▶ **TASK PROMPT**
Repeat the material below exactly, line for line.

▶ **STORED DATA**
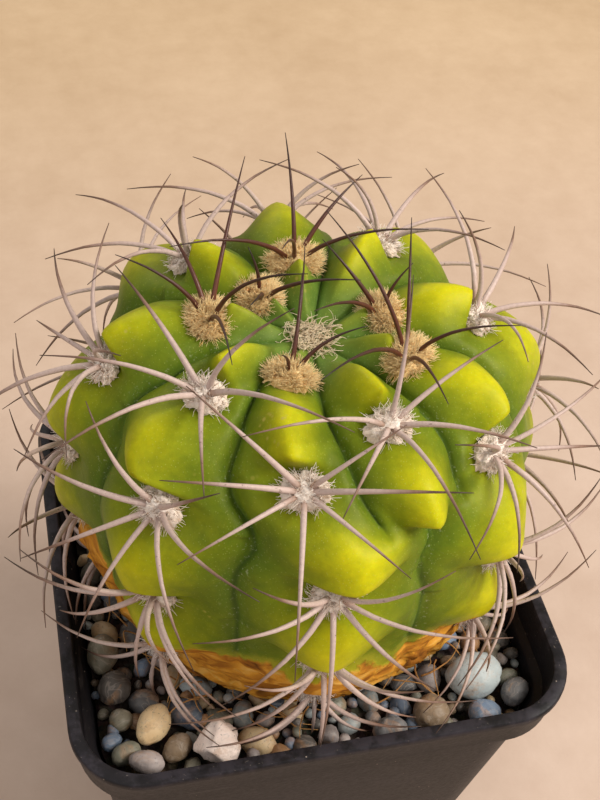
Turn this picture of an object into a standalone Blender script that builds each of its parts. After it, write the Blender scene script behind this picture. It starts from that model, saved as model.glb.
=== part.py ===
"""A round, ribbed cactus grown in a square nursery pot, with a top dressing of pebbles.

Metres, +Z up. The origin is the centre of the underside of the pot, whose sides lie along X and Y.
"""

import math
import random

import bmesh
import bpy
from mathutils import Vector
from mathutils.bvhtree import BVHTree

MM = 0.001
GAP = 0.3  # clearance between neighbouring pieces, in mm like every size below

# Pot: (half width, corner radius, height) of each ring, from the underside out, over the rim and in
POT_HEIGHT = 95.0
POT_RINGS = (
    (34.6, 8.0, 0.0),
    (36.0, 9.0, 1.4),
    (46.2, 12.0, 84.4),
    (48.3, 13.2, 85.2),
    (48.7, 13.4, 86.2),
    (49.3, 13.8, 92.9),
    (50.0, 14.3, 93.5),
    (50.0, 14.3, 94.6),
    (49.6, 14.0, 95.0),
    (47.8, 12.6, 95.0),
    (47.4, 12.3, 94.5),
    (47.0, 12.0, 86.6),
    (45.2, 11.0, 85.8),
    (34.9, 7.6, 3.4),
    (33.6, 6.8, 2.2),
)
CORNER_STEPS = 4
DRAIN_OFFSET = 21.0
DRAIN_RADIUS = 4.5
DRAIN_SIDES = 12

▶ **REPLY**
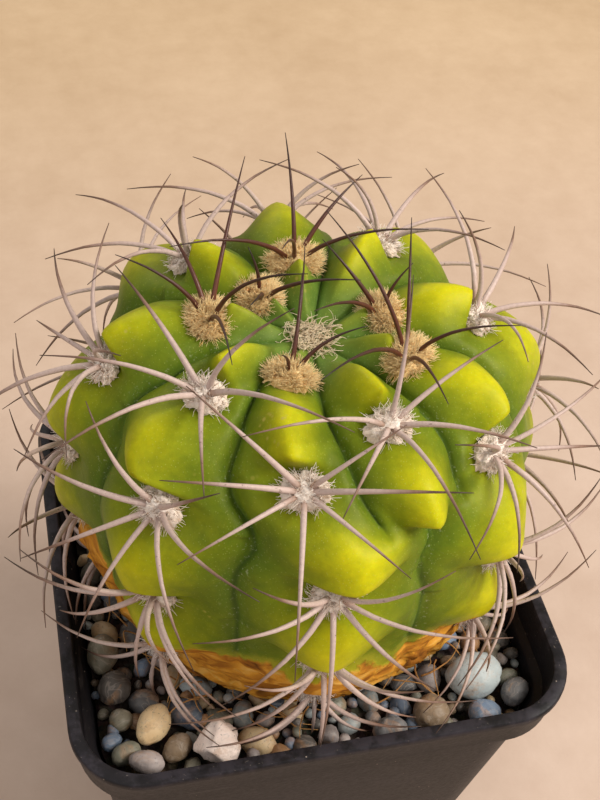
Turn this picture of an object into a standalone Blender script that builds each of its parts. After it, write the Blender scene script behind this picture. It starts from that model, saved as model.glb.
=== part.py ===
"""A round, ribbed cactus grown in a square nursery pot, with a top dressing of pebbles.

Metres, +Z up. The origin is the centre of the underside of the pot, whose sides lie along X and Y.
"""

import math
import random

import bmesh
import bpy
from mathutils import Vector
from mathutils.bvhtree import BVHTree

MM = 0.001
GAP = 0.3  # clearance between neighbouring pieces, in mm like every size below

# Pot: (half width, corner radius, height) of each ring, from the underside out, over the rim and in
POT_HEIGHT = 95.0
POT_RINGS = (
    (34.6, 8.0, 0.0),
    (36.0, 9.0, 1.4),
    (46.2, 12.0, 84.4),
    (48.3, 13.2, 85.2),
    (48.7, 13.4, 86.2),
    (49.3, 13.8, 92.9),
    (50.0, 14.3, 93.5),
    (50.0, 14.3, 94.6),
    (49.6, 14.0, 95.0),
    (47.8, 12.6, 95.0),
    (47.4, 12.3, 94.5),
    (47.0, 12.0, 86.6),
    (45.2, 11.0, 85.8),
    (34.9, 7.6, 3.4),
    (33.6, 6.8, 2.2),
)
CORNER_STEPS = 4
DRAIN_OFFSET = 21.0
DRAIN_RADIUS = 4.5
DRAIN_SIDES = 12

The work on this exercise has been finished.